The budget calendar was set in April, and public workshops—where department heads present requests to county commissioners for consideration in the final budget—took place Aug. 2-3. The proposed budget, which includes any amendments from workshops, was posted on the county budget website Aug. 19.
Exceeding no-new-revenue rate
The preliminary tax rate was approved Aug. 9, after the Montgomery Central Appraisal District failed to certify 2022 appraisal values in time for budget workshops. The $0.3764 per $100 of taxable value is a decrease from the 2021-22 rate of $0.4083 but is higher than the county’s no-new-revenue rate of $0.3312, triggering the Aug. 26 special session.

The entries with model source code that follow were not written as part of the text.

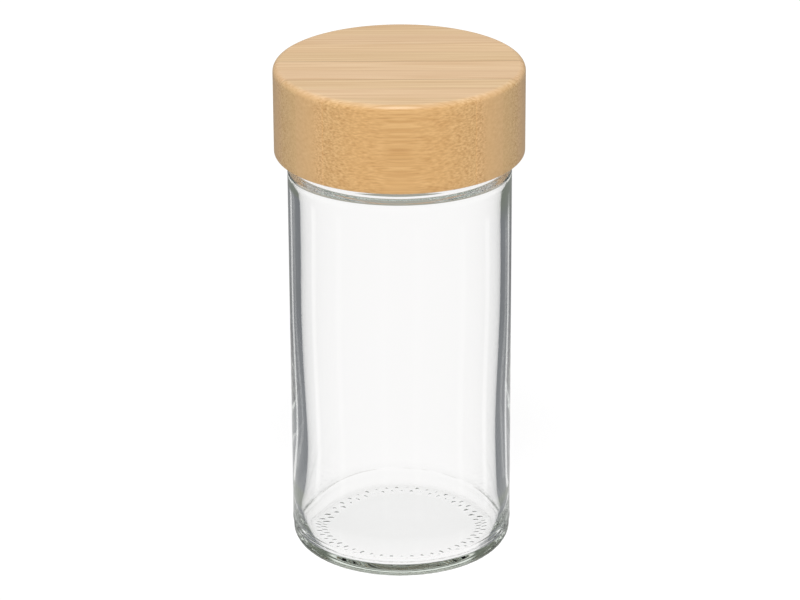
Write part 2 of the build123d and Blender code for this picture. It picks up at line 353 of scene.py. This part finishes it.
def bambooStrip(number, low, high, rng):
    # Carbonised bamboo lamella, sanded and oiled: pale honey faces with fine darker fibres along X, which
    # show as dots on the ends. Dense fibres crowd to one side of each strip, where the culm's skin was.
    m, tree = newMaterial(f"oiledBamboo{number:02d}")
    innerCrowd, crowdFrom, topJoint, warmth = (
        cap[name][number - 1] for name in ("innerCrowd", "crowdFrom", "topJoint", "warmth"))
    place = add(tree, "ShaderNodeTexCoord").outputs["Object"]
    shift = tuple(rng.uniform(-1, 1, 3))
    along = 1 / (cap["fibreLength"] * mm)
    fibre, grain, streak = (1 / (cap[name + "Spacing"] * mm) for name in ("fibre", "grain", "streak"))
    stretched = add(tree, "ShaderNodeMapping", {
        "Vector": place, "Location": shift, "Scale": (along, fibre, fibre)})
    bundles = add(tree, "ShaderNodeTexVoronoi", {
        "Vector": stretched.outputs[0], "Scale": 1.0, "Randomness": 0.9}, feature="F1")
    dots = add(tree, "ShaderNodeMapRange", {
        "Value": bundles.outputs["Distance"], "From Min": 0.42, "From Max": 0.12},
        interpolation_type="SMOOTHSTEP")
    # the finer cells between the bundles, darker and lighter in turn
    fine = add(tree, "ShaderNodeMapping", {"Vector": place, "Location": shift, "Scale": (along, grain, grain)})
    cells = add(tree, "ShaderNodeTexNoise", {
        "Vector": fine.outputs[0], "Scale": 1.0, "Detail": 1.5, "Roughness": 0.5})
    stipple = add(tree, "ShaderNodeMapRange", {
        "Value": cells.outputs["Fac"], "From Min": 0.32, "From Max": 0.68, "To Min": -1.0, "To Max": 1.0})
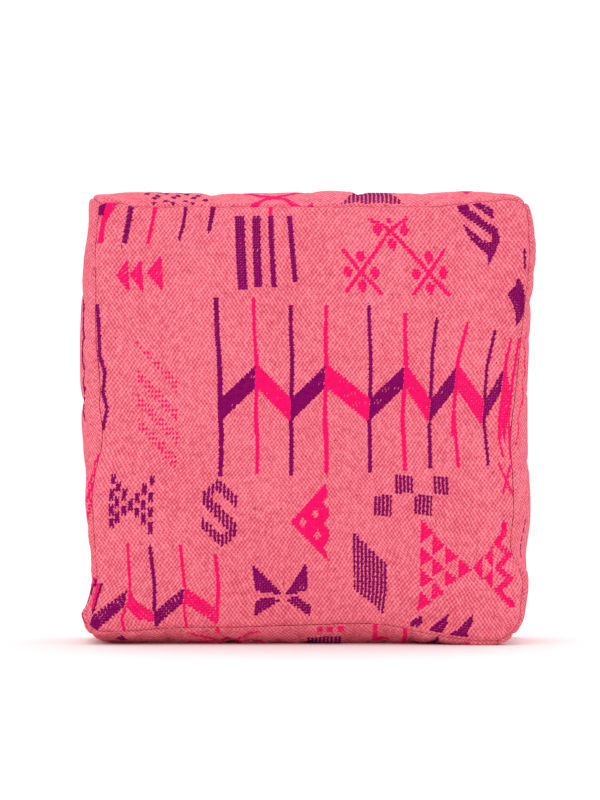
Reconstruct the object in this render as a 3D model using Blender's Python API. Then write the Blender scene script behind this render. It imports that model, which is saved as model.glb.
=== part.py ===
"""Boxed floor cushion: a kilim cover of sewn panels with a zip across its back, and a foam pad in a liner.

The cushion stands on its lower boxing strip. X runs along the face, Y through the depth with the
face towards -Y, and Z up. The origin is the middle of the bounding box, at floor level. Metres.

Every soft piece is laid out in a straight box, where its seams are straight lines, and then
cushioned() moves its points to the stuffed shape: seams drawn in between the corners, boxing strips
swelling past them, a crowned face, a back pressed flat and an underside pressed flat on the floor.
"""

from math import sqrt, tan, pi

import bmesh
import bpy
from mathutils import Vector

# Cover, in the straight box: half sizes from the middle to the seams.
FACE_HALF = 0.297
DEPTH_HALF = 0.095
# Stuffed shape.
SEAM_PULL = 0.017  # how far a seam's middle is drawn in from the line between its corners
STRIP_SWELL = 0.030  # how far a strip's middle stands out past its seams
STRIP_END_SWELL = 0.005  # the same at the strip's ends
SWELL_POWER = 2.5
FACE_CROWN = 0.030
FACE_POWER = 2.4
BACK_CROWN = 0.034
BACK_POWER = 6.0
BACK_FLAT = 0.011  # the back's flat, past its seams
FLOOR_PAST = 0.007  # the underside's flat, past its seams' corners
# Cloth.
KILIM = 0.0025
CANVAS = 0.0015
ALLOWANCE = 0.012  # seam allowance, turned in at 45 degrees
SEAM_GAP = 0.0010  # between the two allowances of a seam
HEM = 0.012  # fold along the zip
THREAD = 0.0006  # radius of the thread over the raw edges
THREAD_GAP = 0.0007  # from the raw edges to that thread
CORNER_THREAD_GAP = 0.0024  # from a corner's thread to the rings at its ends
CONTACT_GAP = 0.0003
# Grid lines, which all panels share, so that neighbours stay parallel: two from each edge, one to
# each side of the middle and even cells between.
EDGE_LINE = 0.020
SHOULDER_LINE = 0.045
MIDDLE_LINE = 0.020
HALF_CELLS = 3
STRIP_CELLS = 6
# Pad.
LINER_GAP = 0.0018
LINER_FACE_GAP = 0.0038  # behind the crowned face
LINER = 0.0008
LINER_RADIUS = 0.026
LAYER_GAP = 0.0004
LINER_THREAD = 0.0004  # radius
WADDING = 0.015
WADDING_SPLIT = 0.0020  # between its halves, where the liner's thread runs
PAD_CELLS = 9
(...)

County officials said several law enforcement requests, including adding positions to the sheriff’s office and constable positions as well as a request to renegotiate the county’s interlocal agreement with The Woodlands Township, resulted in the proposed rate.

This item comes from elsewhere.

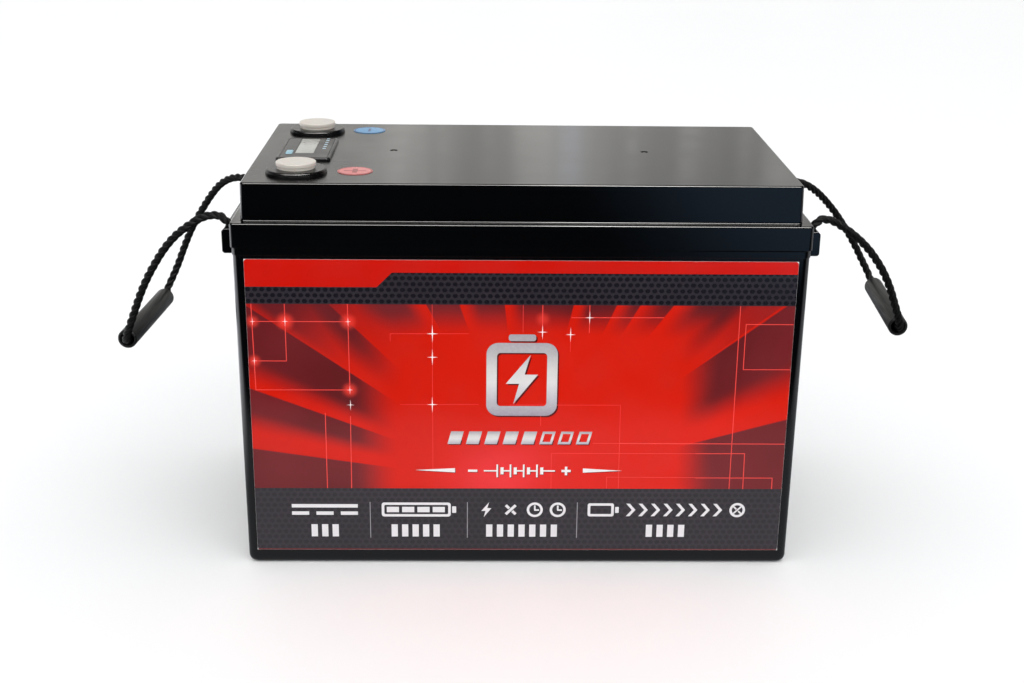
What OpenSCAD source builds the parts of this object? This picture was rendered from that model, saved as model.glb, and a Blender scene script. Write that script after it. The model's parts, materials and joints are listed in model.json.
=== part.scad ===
// Deep cycle battery, 12 V class: a moulded case with a raised lid, two screw terminals under
// pull-off caps, a flush meter with a wake key, and two rope handles with tubular grips.
// Inside are four prismatic cells in a strapped stack, a battery management board and its cables.
// Origin: middle of the footprint, on the floor. X is length, Y is depth (front at -Y), Z is up.

/* [Case] */
// Length of the lid rim, left to right
rim_l = 335; // [333:0.5:345]
// Depth of the lid rim, front to back
rim_d = 190; // [189:0.5:198]
// Height of the joint between case and lid
joint_z = 200.2; // [198:0.1:206]
// Height of the flange around the top of the case
flange_h = 4.4; // [3:0.1:6]
// How far each side leans in from the flange to the floor
draft = 0.9; // [0.4:0.1:1.2]
// Outer corner radius
corner_r = 5; // [3:0.5:8]
// Thickness of the floor
floor_t = 4.5; // [3.5:0.1:4.5]

/* [Lid] */
// Height of the lid rim above the joint
rim_h = 14.7; // [13:0.1:16]
// Height of the lid's raised top above the floor
lid_top_z = 237.15; // [236:0.05:242]
// How far the raised top steps in from the rim
step_in = 5.75; // [4:0.25:6]
// Thickness of the raised top
top_t = 4; // [3:0.1:4]
// Height of the round terminal boss above the lid
boss_h = 2.85; // [2:0.05:4]
// Diameter of the terminal boss
boss_d = 36; // [32:1:38]

/* [Terminals] */
// Distance of the terminals left of the middle
terminal_x = 132; // [130:1:134]
// Distance of each terminal in front of and behind the middle
terminal_y = 61; // [58:1:62]
// Diameter of the brass insert
insert_d = 16; // [14:0.5:16]
// Wall radius of the terminal's M8 thread
thread_r = 3.4; // [3.3:0.05:3.4]
// Depth of the terminal's thread
thread_depth = 14; // [10:0.5:14]
// Diameter of the pull-off cap
cap_d = 23.5; // [22:0.5:26]
// Height of the cap above the boss
cap_h = 4; // [3:0.1:6]

/* [Meter] */
// Length of the meter bezel, front to back
meter_l = 61; // [60:0.5:64]
// Width of the meter bezel, left to right
meter_w = 33; // [32:0.5:34]
// How far the meter stands out of the lid
meter_h = 2; // [1.5:0.1:2.5]
// Travel of the wake key
key_travel = 0.6; // [0.3:0.1:0.6]

/* [Handles] */
// Diameter of the twisted rope
rope_d = 5; // [4.6:0.1:5]
// Outer diameter of the grip tube
grip_d = 12; // [11:0.5:13]
// Bore of the grip tube
grip_bore = 8.6; // [8:0.1:9]
// Length of the grip tube
grip_l = 88; // [80:1:92]

/* [Cells] */
// Thickness of one cell
cell_t = 54; // [53:0.1:54]
// Width of one cell, front to back
cell_w = 174; // [172:0.5:174]
// Height of one cell without its posts
cell_h = 204.8; // [200:0.1:204.8]

/* [Hidden] */

eps = 0.01;
fit_gap = 0.05;     // radial clearance of a shaft in its hole
part_gap = 0.15;    // clearance on each side between plain neighbours

flange_z = joint_z - flange_h;
rim_top_z = joint_z + rim_h;
flange_in = 0.3;    // the case flange sits this far inside the lid rim
wall_in = 0.45;     // and the case wall this far inside the flange
case_l = rim_l - 2 * (flange_in + wall_in);
case_d = rim_d - 2 * (flange_in + wall_in);
foot_r = 4.5;
cavity_l = 323;
cavity_d = 178;
cavity_r = 4;

boss_z = lid_top_z + boss_h;
cap_z = boss_z + cap_h;
socket_d = 28;
socket_z = 226;
insert_z = 214;
insert_flange_d = 22;
insert_flange_t = 2;
insert_flange_z = boss_z - 5;    // the flange is moulded into the boss
lower_thread = [2.5, 8];    // radius and depth
seal_d = 1.4;
lug_bolt_l = 10;
lug_bolt_head = [11.5, 4];    // across the corners, and height
cap_skirt = [9, 10.2];    // inner and outer radius of the skirt that snaps into the boss
skirt_deep = 1.6;
cap_hollow = [7.5, 0.6];    // radius and depth of the hollow over the insert
disc_x = 98;
DISC_Y = [-57, 65.5];
disc_d = 20.6;
disc_t = 0.4;
dimple_at = [78.5, 3];
dimple_d = 5;
dimple_core_d = 2;
dimple_deep = 0.8;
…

The county will also spend $693,805 in its 2022-23 budget to launch its new County Court at Law 6. Judge Scharlene Valdez was sworn in Aug. 15, although she will only be able to hear the full scope of her cases beginning Sept. 1, Valdez told Community Impact Newspaper.
In her memo to commissioners, attached to the proposed budget, budget officer Amanda Carter said economic development payments for tax increment reinvestment zones—which are intended to attract developments to areas—and Chapter 381 agreements, which allow governments to offer loans and grants of public money to stimulate development according to the Texas Comptroller’s Office—were another reason for the preliminary tax rate.

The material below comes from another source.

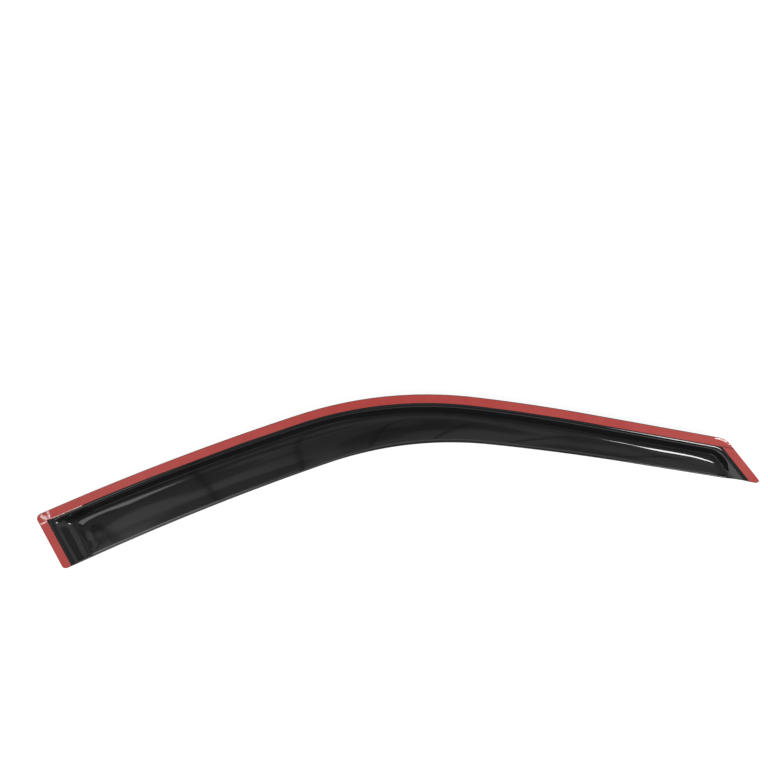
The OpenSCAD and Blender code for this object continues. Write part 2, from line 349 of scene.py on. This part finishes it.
def scratches_group():
    group, given, out = new_group(
        "scratches",
        [("Scale", "NodeSocketFloat", 60.0), ("Turn", "NodeSocketVector", (0.0, 0.0, 0.0)),
         ("Width", "NodeSocketFloat", 0.02)],
        [("Mask", "NodeSocketFloat")],
    )
    spot = object_place(group)
    turn = {"Vector": spot, "Rotation": given.outputs["Turn"], "Scale": SCRATCH_STRETCH}
    turned = add(group, "ShaderNodeMapping", turn).outputs[0]
    bent = noise(group, turned, scale=30.0, detail=1.0)
    moved = vectors(group, "MULTIPLY", bent.outputs["Color"], SCRATCH_WANDER)
    path = vectors(group, "ADD", turned, moved)
    lines = cells_in(group, path, given.outputs["Scale"], "DISTANCE_TO_EDGE")
    mask = mapped(group, lines.outputs["Distance"], (0.0, given.outputs["Width"]), FADE_OUT)
    broken = noise(group, spot, scale=55.0, detail=2.0)
    kept = mapped(group, broken.outputs["Fac"], SCRATCH_GAPS, FADE_IN)
    group.links.new(maths(group, "MULTIPLY", mask, kept), out.inputs["Mask"])
    return group


# Finishes
def smoked_acrylic(specks, scratches):
    material, tree, gloss = new_material("smoked_acrylic")
    spot = object_place(tree)
    haze = noise(tree, spot, scale=14.0, detail=4.0).outputs["Fac"]
    dust = add(tree, "ShaderNodeGroup", {"Scale": 420.0, "Amount": 0.06}, node_tree=specks)
    marked = {"Scale": 90.0, "Turn": (0.0, 0.0, 0.3), "Width": 0.012}
    marks = add(tree, "ShaderNodeGroup", marked, node_tree=scratches)
    tone = mixed(tree, haze, *ACRYLIC_TONES)
    dusty = mixed(tree, dust.outputs["Mask"], tone, ACRYLIC_DUST)
    # A painted highlight: a pale line mixed into the colour along the free edge, stronger at the rear,
    # standing for the bead's reflection
    off = maths(tree, "ABSOLUTE", attribute(tree, "rim_highlight_offset"))
    along = add(tree, "ShaderNodeSeparateXYZ", {"Vector": spot})
    strength = mapped(tree, along.outputs["X"], *RIM_HIGHLIGHT_CHANGE)
    painted_line = maths(tree, "MULTIPLY", mapped(tree, off, RIM_FADE, FADE_OUT), strength)
    tree.links.new(mixed(tree, painted_line, dusty, RIM_HIGHLIGHT_TONE), gloss.inputs["Base Color"])
    rough = mapped(tree, haze, CLOUDS, ACRYLIC_ROUGHNESS)
    rougher = maths(tree, "MULTIPLY_ADD", marks.outputs["Mask"], SCRATCH_ROUGHNESS, rough)
    tree.links.new(rougher, gloss.inputs["Roughness"])
    peel = noise(tree, spot, scale=110.0, detail=1.0).outputs["Fac"]
    skin = bumped(tree, peel, strength=0.25, distance=0.04 * MM)
    tree.links.new(skin, gloss.inputs["Normal"])
    gloss.inputs["IOR"].default_value = ACRYLIC_IOR
    return material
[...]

According to records provided by county Tax Assessor-Collector Tammy McRae, Montgomery County is estimated to pay $3.19 million in TIRZ payments in fiscal year 2022-23 for three zones covering the cities of Conroe, Willis and Oak Ridge North. The county will also pay $4.44 million in Chapter 381 agreements with six entities: The Valley Ranch Town Center, Audubon Magnolia, Conroe Municipal Management, Granger Pines, Hewlett Packard Enterprise and Magnolia Springs.
Other factors in the $0.3764 rate include a 5% increase in salaries for all county employees, including commissioners. Montgomery County had not approved raises for the 2021-22 fiscal year despite discussions, and commissioners cited a cost-of-living adjustment for the planned raise.
Carter and County Auditor Rakesh Pandey confirmed to Community Impact Newspaper that several sources of revenue outside of property taxes were down due to issues with the COVID-19 pandemic, including court fees.
“With COVID, the justice of the peace fees ... obviously we didn’t have a lot of evictions and such,” Pandey said.